Return a copy of every line in the records that includes the word "materials".

INFORMATION PROVIDED:
────────────────
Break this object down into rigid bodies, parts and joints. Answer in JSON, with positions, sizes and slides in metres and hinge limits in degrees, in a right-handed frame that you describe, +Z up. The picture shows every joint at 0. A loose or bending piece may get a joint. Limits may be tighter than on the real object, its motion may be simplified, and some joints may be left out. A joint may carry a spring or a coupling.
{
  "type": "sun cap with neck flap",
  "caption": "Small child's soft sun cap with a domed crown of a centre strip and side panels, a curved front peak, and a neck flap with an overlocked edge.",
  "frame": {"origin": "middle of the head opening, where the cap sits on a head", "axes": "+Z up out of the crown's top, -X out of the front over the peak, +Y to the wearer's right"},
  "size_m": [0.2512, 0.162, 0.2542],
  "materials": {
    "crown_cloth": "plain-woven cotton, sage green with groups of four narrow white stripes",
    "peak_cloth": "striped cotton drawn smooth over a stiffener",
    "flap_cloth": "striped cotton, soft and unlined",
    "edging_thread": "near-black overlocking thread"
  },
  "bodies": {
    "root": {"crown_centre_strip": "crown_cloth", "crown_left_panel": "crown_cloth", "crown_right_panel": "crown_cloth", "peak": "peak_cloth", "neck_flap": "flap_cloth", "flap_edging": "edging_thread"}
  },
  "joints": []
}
────────────────
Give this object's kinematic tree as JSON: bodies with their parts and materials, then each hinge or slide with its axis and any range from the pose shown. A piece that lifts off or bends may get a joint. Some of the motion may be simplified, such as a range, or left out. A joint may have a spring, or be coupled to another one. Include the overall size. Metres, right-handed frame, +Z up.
────────────────
RESPONSE TO THIS EXERCISE:
  "materials": {
Give this object's kinematic tree as JSON: bodies with their parts and materials, then each hinge or slide with its axis and any range from the pose shown. A piece that lifts off or bends may get a joint. Some of the motion may be simplified, such as a range, or left out. A joint may have a spring, or be coupled to another one. Include the overall size. Metres, right-handed frame, +Z up.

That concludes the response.